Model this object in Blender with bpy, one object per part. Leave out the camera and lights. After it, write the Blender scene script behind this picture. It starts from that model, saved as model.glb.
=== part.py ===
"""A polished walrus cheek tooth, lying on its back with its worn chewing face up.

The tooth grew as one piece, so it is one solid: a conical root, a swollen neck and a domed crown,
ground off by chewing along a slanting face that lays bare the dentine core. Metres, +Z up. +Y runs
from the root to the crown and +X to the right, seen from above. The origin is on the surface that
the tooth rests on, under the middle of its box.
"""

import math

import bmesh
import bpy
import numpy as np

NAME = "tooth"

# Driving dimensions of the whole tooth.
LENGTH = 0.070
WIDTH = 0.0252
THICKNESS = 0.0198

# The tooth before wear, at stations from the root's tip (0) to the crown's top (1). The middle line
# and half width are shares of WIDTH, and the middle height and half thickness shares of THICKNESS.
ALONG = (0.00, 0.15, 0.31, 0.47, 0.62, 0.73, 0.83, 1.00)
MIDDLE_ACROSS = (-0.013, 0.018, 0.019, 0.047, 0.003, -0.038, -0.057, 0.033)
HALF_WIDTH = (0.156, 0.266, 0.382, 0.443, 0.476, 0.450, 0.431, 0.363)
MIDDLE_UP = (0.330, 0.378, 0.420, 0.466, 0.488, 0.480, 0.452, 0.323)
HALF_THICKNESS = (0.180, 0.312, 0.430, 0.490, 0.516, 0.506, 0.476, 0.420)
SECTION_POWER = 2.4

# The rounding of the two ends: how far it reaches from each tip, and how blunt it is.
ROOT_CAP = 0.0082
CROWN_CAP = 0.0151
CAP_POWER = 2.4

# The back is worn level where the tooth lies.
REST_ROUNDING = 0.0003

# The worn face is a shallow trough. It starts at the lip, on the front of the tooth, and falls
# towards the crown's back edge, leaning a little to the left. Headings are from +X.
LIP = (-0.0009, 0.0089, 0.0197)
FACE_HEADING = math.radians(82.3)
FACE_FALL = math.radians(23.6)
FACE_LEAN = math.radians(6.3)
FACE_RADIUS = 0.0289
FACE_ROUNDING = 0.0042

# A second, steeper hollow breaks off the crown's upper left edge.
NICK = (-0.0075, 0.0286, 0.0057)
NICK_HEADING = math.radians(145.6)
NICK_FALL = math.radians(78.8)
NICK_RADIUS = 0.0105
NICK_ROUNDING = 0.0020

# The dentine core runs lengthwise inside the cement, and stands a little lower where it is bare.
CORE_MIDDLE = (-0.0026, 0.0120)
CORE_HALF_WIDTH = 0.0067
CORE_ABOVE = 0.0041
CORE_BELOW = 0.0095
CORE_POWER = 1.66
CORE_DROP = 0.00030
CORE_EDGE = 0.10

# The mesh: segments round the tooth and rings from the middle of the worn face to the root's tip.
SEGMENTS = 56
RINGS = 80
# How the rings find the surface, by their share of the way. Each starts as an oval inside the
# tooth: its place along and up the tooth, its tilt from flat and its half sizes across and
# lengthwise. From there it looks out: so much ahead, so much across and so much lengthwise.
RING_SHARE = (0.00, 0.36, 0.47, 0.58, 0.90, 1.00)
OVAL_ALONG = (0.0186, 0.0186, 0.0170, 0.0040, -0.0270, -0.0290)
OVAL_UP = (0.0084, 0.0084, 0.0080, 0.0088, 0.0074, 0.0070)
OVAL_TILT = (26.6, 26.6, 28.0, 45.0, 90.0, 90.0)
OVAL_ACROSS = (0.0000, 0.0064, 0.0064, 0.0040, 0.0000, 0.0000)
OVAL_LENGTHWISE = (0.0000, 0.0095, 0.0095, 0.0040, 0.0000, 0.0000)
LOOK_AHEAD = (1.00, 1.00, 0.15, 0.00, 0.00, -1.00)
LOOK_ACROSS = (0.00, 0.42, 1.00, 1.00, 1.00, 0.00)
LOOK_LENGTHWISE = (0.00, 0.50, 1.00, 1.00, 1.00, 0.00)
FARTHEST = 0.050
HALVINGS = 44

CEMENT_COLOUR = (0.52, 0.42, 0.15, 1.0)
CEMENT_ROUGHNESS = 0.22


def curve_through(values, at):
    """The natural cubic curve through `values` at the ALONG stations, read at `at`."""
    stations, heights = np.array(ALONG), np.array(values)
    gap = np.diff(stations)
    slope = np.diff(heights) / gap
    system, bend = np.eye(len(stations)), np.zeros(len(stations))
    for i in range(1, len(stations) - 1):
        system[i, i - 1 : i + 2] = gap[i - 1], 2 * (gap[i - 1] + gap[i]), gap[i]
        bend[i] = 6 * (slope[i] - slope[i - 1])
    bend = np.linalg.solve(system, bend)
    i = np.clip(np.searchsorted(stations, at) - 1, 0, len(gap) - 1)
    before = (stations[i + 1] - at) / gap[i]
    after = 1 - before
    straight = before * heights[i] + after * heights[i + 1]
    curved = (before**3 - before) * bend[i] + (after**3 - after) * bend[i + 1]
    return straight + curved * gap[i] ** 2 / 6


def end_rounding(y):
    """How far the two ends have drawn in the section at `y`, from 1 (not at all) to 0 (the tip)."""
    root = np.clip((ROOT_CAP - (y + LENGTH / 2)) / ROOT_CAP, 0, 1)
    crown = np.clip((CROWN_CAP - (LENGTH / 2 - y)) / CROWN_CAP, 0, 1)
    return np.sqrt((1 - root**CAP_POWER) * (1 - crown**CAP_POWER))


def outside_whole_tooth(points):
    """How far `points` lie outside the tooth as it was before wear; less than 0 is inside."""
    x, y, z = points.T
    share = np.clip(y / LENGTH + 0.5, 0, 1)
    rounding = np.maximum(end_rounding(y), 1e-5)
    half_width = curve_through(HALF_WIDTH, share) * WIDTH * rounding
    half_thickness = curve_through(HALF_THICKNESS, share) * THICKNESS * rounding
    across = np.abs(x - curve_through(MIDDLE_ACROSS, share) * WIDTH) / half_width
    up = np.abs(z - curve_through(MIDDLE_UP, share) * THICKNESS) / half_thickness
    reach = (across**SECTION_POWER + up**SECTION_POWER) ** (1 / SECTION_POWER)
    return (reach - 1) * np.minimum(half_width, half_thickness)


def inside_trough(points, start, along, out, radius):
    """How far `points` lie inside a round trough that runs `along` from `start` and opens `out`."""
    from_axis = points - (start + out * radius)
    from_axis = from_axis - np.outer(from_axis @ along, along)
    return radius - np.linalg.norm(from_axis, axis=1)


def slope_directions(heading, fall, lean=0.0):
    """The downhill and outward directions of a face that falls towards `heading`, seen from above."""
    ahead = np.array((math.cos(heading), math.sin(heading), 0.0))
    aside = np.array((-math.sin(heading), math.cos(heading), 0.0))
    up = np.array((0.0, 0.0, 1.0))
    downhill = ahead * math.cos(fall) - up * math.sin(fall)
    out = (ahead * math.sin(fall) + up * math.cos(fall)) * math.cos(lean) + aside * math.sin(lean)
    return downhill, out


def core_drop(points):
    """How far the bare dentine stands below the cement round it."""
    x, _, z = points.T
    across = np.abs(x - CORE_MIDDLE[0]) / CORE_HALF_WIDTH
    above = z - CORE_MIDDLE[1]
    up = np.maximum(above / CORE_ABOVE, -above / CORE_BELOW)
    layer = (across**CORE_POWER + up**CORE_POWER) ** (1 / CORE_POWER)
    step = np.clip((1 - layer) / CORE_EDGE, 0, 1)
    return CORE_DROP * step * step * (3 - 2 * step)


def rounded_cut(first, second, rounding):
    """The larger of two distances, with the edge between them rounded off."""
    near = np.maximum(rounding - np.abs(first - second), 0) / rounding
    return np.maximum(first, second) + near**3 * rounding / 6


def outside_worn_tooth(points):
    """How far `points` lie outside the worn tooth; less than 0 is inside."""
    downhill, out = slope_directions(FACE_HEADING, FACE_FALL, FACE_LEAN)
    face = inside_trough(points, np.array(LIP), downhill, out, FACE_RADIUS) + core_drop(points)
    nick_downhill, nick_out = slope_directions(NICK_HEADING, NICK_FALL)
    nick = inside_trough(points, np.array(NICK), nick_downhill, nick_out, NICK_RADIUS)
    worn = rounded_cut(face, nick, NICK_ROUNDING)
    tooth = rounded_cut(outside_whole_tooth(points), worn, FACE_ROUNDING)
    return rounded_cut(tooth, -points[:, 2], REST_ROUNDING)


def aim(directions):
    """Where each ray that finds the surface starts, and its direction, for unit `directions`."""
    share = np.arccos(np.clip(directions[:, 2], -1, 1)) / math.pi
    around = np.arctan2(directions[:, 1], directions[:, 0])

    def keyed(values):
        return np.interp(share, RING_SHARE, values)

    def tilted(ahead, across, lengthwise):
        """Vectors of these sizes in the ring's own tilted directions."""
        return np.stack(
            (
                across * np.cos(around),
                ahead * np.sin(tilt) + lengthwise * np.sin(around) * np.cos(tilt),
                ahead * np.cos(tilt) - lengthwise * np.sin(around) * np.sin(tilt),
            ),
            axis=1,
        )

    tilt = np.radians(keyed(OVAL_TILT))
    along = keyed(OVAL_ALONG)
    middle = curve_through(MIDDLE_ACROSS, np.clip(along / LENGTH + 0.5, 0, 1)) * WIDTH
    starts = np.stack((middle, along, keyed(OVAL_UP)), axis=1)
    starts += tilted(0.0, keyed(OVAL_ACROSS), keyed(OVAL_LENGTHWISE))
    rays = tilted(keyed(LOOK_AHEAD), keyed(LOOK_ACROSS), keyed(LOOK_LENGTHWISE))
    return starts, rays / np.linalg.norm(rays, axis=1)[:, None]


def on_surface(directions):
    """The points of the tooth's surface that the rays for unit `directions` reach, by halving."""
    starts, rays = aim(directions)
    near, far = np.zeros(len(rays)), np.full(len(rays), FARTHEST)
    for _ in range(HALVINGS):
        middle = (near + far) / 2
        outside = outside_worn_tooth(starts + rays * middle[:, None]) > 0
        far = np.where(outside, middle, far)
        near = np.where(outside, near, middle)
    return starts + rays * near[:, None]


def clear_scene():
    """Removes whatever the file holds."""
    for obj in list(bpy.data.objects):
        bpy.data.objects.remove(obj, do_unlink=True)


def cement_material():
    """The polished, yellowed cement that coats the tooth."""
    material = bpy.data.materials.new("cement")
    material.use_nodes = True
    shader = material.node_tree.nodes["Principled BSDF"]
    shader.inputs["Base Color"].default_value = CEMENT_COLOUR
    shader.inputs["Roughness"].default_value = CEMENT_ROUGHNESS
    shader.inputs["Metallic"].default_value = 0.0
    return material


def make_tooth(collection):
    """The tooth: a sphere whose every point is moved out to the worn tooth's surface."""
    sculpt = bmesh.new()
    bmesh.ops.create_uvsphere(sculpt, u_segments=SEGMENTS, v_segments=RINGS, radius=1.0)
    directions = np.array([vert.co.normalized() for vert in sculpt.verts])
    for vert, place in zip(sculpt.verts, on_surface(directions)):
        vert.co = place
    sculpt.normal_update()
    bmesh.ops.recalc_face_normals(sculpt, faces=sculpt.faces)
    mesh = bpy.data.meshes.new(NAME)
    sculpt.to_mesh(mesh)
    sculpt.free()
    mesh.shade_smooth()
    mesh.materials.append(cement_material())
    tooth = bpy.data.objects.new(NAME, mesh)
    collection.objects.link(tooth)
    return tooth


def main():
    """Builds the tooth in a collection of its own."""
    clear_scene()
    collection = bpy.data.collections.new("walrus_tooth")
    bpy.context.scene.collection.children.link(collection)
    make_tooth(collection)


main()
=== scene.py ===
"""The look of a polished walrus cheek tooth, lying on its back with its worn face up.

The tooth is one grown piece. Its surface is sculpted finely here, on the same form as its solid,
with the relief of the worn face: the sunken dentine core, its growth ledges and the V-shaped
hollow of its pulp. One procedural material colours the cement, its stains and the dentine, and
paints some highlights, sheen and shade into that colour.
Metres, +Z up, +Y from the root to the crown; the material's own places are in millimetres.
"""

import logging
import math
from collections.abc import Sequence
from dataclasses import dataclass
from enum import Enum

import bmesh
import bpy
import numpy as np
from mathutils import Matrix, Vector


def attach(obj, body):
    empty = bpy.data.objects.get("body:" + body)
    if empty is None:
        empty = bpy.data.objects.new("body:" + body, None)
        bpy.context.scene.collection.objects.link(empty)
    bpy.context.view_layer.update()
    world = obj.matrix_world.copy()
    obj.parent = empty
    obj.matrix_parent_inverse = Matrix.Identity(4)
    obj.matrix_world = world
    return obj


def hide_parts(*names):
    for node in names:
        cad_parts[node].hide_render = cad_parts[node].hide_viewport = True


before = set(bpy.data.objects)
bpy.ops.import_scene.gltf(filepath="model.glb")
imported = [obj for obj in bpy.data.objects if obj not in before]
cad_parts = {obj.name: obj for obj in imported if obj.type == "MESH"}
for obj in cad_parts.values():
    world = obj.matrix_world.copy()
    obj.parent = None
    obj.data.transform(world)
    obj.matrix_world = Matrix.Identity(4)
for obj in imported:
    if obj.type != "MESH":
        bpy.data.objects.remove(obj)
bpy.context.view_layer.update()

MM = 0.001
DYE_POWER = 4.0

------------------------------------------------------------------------

• TASK OBJECTIVE: As listed above, the lines from the line with "for node in" to the line with "in imported if" are to be echoed exactly, with both ends included and nothing added.

• EXPECTED OUTPUT:
    for node in names:
        cad_parts[node].hide_render = cad_parts[node].hide_viewport = True


before = set(bpy.data.objects)
bpy.ops.import_scene.gltf(filepath="model.glb")
imported = [obj for obj in bpy.data.objects if obj not in before]
cad_parts = {obj.name: obj for obj in imported if obj.type == "MESH"}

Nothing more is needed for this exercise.